Positive community interaction by board members often involves utilizing their contacts in the community to help in areas such as marketing, occupancy development, and program explanation. Many board members have the ability to make contacts with economic development officials and other people in the business community who could make a substantial difference in tooting the horn of the organization. Board members "serve as informed spokespersons for an agency's programs. [They] ... host public meetings, speak to other organizations, and attend neighborhood events." (Public Involvement Techniques) Case studies have shown that board members do indeed carry influence with the chamber of commerce and other economic development forces to assist in obtaining grants and other types of state and federal monies for the development and expansion of business for the healthcare organization.

Board members can make a difference in both the healthcare organization and the community. If they sit on other boards for businesses or community development, they need to be proactive in working with those boards to ensure that the benefits from the presence of the healthcare organization in the community are clearly understood. "By networking with community, civic and business organizations, physicians groups and public officials . . . [board members] can inform and educate community leaders who play a role in shaping public opinion and demonstrate positive outcomes" resulting from the presence of the healthcare organization. (Practice: Community Outreach)

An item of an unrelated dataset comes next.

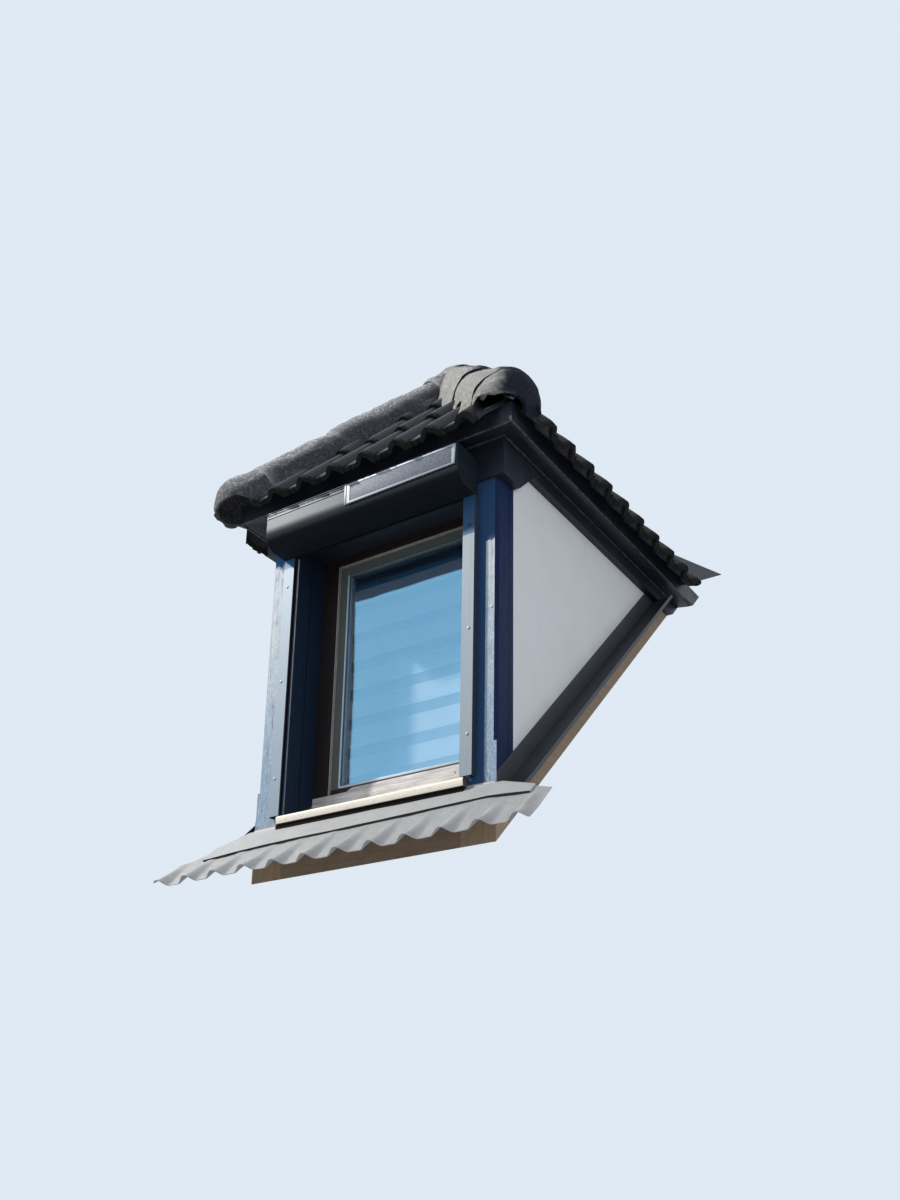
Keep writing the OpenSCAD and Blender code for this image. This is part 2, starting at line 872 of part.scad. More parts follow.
placed() on_left() post();  // left_post
placed() post();  // right_post
placed() lintel();
placed() {  // side_wall_plates
    wall_plate();
    on_left() wall_plate();
}
placed() front_wall_plate();
placed() {  // sole_plates
    sole_plate();
    on_left() sole_plate();
}
placed() front_sole_beam();
placed() on_left() cheek();  // left_cheek
placed() cheek();  // right_cheek
placed() {  // cheek_linings
    cheek_lining();
    on_left() cheek_lining();
}
placed() ceiling_lining();
placed() ridge_board();
placed() {  // hip_rafters
    hip_rafter();
    on_left() hip_rafter();
}
placed() rafters();
placed() on_left() side_deck();  // left_roof_deck
placed() side_deck();  // right_roof_deck
placed() front_deck();  // front_roof_deck
placed() on_left() side_fascia();  // left_fascia
placed() side_fascia();  // right_fascia
placed() front_fascia();
placed() {  // soffits
    side_soffit();
    on_left() side_soffit();
    front_soffit();
}
placed() on_left() side_frieze();  // left_frieze_board
placed() side_frieze();  // right_frieze_board
placed() front_frieze();  // front_frieze_board
placed() on_left() side_tiles();  // left_tiles
placed() side_tiles();  // right_tiles
placed() front_tiles();
placed() on_left() hip_caps(left_stops);  // left_hip_caps
placed() hip_caps(right_stops);  // right_hip_caps
placed() ridge_caps();
placed() {  // valley_sheets
    valley_sheet();
    on_left() valley_sheet();
}
placed() apron();
placed() apron_cover_strip();
placed() {  // side_flashings
    side_flashing();
    on_left() side_flashing();
}
placed() window_frame();
placed() window_sash();
placed() window_glass();
placed() window_bottom_rail();
placed() window_sill();
placed() blind_cassette();
placed() zebra_blind();
placed() shutter_box();
placed() solar_panel();
placed() on_left() guide_rail();  // left_guide_rail
placed() guide_rail();  // right_guide_rail
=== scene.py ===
import math
import random

import bpy
from mathutils import Matrix, Vector, noise


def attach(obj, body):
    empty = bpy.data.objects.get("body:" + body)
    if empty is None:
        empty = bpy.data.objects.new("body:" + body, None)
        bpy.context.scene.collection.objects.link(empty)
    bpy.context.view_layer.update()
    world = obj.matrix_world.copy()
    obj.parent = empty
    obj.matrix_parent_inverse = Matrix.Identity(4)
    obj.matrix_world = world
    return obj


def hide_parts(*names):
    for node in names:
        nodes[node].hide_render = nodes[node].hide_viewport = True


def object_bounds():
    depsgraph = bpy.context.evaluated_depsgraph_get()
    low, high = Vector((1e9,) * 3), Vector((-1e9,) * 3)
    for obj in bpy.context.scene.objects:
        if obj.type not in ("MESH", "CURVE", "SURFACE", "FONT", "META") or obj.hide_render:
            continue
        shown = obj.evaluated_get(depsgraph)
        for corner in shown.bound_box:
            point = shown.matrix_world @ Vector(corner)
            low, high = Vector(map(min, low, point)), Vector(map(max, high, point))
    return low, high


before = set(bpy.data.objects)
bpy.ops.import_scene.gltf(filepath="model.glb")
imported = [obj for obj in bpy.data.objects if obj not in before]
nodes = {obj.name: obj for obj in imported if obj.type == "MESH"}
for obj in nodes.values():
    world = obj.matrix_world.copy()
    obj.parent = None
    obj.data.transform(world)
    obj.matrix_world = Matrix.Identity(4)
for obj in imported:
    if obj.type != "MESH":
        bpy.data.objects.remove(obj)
cad_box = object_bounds()

# Camera, room, floor and lamps. The dormer is seen from below its sill, from the front right, in
# an even pale room with a pale floor. A soft lamp stands high to the front left, where the painted
# fronts throw its light back, and a wide, weak one stands to the right.
camera_data = bpy.data.cameras.new("camera")
camera_data.lens = 37.014
camera_data.shift_y = 0.18
camera = bpy.data.objects.new("camera", camera_data)
bpy.context.scene.collection.objects.link(camera)
camera.location = (2.5825, -3.4217, -1.3189)
camera.rotation_euler = [math.radians(a) for a in (108.467, -0.982, 33.554)]
bpy.context.scene.camera = camera
bpy.context.scene.view_settings.view_transform = "Standard"


class Value:
    """A number in a material, so that a finish can be written as sums of patterns."""

    def __init__(self, tree, socket):
        self.tree = tree
        self.socket = socket

    def math(self, operation, first, second):
        step = self.tree.nodes.new("ShaderNodeMath")
        step.operation = operation
        for place, item in enumerate((first, second)):
            if isinstance(item, Value):
                self.tree.links.new(item.socket, step.inputs[place])
            elif item is not None:
                step.inputs[place].default_value = item
        return Value(self.tree, step.outputs[0])

    def __add__(self, other):
        return self.math("ADD", self, other)

    def __radd__(self, other):
        return self.math("ADD", other, self)

    def __sub__(self, other):
        return self.math("SUBTRACT", self, other)

    def __rsub__(self, other):
        return self.math("SUBTRACT", other, self)

    def __mul__(self, other):
        return self.math("MULTIPLY", self, other)

    def __rmul__(self, other):
        return self.math("MULTIPLY", other, self)

    def __pow__(self, other):
        return self.math("POWER", self, other)

    def __mod__(self, other):
        return self.math("FLOORED_MODULO", self, other)

    def __abs__(self):
        return self.math("ABSOLUTE", self, None)

    def __or__(self, other):
        return self.math("MAXIMUM", self, other)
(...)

These relationships are instrumental in ensuring understanding of the importance of healthcare organizations to the economic health of the community. Healthcare organizations are significant employers in any community. Additionally, many healthcare organizations are enlarging existing programs and initiating new ones, bringing the need for expanded staffs. This situation stands in sharp contrast to many other businesses that are shrinking, retracting, or moving toward computerization, thereby diminishing the workforce. Healthcare organizations have the opportunity to help "communities achieve healthy, sustainable growth" by adding jobs, growing the tax base, developing community programs, and enhancing overall business success for the community. (A Community Benefits Report)

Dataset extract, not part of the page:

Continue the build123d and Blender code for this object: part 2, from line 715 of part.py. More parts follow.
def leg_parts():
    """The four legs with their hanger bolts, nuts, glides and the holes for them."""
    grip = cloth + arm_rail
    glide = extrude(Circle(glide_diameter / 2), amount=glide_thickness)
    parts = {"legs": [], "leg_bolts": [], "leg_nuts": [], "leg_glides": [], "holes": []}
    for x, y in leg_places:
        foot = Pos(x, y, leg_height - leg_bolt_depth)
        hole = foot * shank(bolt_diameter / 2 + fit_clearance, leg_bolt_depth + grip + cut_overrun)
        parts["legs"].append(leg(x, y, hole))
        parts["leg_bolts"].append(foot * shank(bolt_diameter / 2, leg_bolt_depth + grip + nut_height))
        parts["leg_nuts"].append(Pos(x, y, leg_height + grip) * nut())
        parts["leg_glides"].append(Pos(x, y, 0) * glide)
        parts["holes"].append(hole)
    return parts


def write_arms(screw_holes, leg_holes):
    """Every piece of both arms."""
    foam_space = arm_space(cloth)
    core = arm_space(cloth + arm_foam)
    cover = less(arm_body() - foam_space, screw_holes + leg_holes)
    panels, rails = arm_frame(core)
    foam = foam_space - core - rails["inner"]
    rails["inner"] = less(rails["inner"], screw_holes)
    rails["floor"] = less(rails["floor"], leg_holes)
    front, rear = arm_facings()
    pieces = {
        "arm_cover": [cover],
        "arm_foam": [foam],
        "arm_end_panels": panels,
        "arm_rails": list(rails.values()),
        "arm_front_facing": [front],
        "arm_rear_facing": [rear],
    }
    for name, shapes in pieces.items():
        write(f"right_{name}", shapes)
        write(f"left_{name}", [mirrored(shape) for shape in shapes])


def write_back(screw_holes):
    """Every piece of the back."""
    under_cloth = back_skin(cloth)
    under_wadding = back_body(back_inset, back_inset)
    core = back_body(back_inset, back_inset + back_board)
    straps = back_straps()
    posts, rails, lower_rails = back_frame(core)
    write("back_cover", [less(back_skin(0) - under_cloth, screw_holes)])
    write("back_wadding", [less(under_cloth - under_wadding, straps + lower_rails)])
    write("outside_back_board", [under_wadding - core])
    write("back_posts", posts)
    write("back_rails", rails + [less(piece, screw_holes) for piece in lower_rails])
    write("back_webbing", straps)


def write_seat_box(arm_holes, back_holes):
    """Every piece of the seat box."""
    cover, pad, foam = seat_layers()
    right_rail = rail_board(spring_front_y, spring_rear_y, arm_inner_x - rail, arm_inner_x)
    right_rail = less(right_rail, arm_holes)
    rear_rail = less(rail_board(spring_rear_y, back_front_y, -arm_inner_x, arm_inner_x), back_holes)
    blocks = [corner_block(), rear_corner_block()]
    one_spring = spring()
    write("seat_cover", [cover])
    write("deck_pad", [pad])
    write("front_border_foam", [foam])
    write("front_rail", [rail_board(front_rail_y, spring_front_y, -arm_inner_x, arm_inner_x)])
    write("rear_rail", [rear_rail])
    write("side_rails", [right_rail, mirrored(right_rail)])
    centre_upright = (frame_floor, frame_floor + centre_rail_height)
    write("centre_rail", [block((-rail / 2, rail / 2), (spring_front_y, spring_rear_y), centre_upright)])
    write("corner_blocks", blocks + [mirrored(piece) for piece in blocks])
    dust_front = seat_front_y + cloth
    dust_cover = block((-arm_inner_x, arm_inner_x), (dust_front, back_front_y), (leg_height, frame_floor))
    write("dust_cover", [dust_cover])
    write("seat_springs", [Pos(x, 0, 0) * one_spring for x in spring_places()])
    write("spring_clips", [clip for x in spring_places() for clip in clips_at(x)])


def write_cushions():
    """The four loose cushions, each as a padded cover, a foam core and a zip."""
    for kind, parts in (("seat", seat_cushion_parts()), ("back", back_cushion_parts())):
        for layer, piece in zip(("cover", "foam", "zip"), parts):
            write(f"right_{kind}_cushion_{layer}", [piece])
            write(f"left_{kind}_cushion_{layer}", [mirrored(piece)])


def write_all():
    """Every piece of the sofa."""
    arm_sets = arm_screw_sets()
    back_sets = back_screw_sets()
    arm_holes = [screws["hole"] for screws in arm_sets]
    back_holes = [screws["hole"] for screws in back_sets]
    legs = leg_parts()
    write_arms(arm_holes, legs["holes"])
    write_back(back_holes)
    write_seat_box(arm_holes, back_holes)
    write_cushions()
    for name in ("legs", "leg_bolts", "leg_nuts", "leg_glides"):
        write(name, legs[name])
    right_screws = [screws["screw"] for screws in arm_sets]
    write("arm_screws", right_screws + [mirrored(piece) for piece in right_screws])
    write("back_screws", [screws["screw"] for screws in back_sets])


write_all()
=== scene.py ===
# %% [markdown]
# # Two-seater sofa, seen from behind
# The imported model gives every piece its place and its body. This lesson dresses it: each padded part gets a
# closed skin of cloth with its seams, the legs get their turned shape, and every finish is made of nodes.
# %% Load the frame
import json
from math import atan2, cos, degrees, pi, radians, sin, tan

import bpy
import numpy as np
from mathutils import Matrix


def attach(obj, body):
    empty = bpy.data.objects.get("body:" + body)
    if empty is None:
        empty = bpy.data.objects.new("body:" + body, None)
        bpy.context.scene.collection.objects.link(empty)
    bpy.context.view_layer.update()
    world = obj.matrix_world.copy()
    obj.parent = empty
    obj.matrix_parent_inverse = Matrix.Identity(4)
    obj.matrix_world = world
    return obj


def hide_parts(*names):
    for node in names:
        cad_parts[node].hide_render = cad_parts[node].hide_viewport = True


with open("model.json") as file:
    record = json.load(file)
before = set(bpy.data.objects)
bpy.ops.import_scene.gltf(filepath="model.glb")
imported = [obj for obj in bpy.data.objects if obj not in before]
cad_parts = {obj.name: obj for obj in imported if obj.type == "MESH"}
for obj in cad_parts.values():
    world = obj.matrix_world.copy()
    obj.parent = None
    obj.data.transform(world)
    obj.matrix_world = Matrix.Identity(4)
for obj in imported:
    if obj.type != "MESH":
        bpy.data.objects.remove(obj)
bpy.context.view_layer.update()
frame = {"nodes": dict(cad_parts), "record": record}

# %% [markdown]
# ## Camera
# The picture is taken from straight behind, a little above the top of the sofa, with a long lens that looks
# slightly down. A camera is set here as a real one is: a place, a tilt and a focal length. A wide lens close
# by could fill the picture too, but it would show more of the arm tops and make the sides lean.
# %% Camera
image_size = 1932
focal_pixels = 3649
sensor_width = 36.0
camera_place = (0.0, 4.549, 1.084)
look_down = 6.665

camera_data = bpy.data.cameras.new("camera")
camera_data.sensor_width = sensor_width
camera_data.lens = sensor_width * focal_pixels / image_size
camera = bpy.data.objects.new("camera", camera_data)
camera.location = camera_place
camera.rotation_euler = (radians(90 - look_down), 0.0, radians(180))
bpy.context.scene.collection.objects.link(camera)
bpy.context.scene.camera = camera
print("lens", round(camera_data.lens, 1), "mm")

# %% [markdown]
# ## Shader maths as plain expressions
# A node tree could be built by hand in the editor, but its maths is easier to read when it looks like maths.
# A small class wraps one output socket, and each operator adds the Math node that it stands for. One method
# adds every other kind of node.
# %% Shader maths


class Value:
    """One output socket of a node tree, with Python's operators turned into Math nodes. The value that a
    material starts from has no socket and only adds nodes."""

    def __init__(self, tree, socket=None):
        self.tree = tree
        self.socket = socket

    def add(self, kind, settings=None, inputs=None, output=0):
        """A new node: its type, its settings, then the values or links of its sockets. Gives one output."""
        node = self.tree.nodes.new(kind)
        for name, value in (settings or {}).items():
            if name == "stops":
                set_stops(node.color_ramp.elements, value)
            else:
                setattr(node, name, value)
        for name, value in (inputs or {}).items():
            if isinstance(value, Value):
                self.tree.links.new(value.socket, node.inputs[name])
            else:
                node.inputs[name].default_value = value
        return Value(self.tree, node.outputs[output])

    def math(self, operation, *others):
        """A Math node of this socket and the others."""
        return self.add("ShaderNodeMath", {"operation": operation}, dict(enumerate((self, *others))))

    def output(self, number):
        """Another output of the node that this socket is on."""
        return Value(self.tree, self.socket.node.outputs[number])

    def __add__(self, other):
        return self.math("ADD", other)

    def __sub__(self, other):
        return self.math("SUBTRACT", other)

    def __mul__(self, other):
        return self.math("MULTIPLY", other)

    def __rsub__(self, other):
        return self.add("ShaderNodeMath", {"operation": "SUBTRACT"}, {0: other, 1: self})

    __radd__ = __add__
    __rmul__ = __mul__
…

Many communities take their healthcare organizations for granted, often assuming they will always be there to provide health services. In fact, the community as a whole sometimes fails to comprehend the important role the healthcare organization plays to create a better community, not just in the physical health of its citizens, but also in its economic health.

Job creation and retention, for instance, is a significant issue in any city or town. The community needs to play a role in helping healthcare organizations attract qualified workers, welcome new residents to the community, and be part of programs to draw healthcare professionals to the community. And active participation by board members of the healthcare organization can play a major role to ensure the community's support.

Board members have the responsibility to be involved in the day to day activities necessary to ensure that the community is able to bring important issues to the healthcare organization. In return, the community has a responsibility to look for positive ways to be involved with the healthcare organization and helping it succeed.

That partnership is a major component of community involvement that the board members of healthcare organizations must be ready to take on.

Works Cited

"A Community Benefits Report: 2005." The University of Texas Medical Branch, Office of Community Outreach. 2005.

 

"Practice: Community Outreach." APA Online. American Psychological Association. 2006.

 

"Public Involvement Techniques for Transportation Decision-Making: Citizens on Decision and Policy Bodies." Federal Highway Administration, U.S. Department of Transportation. September 1996.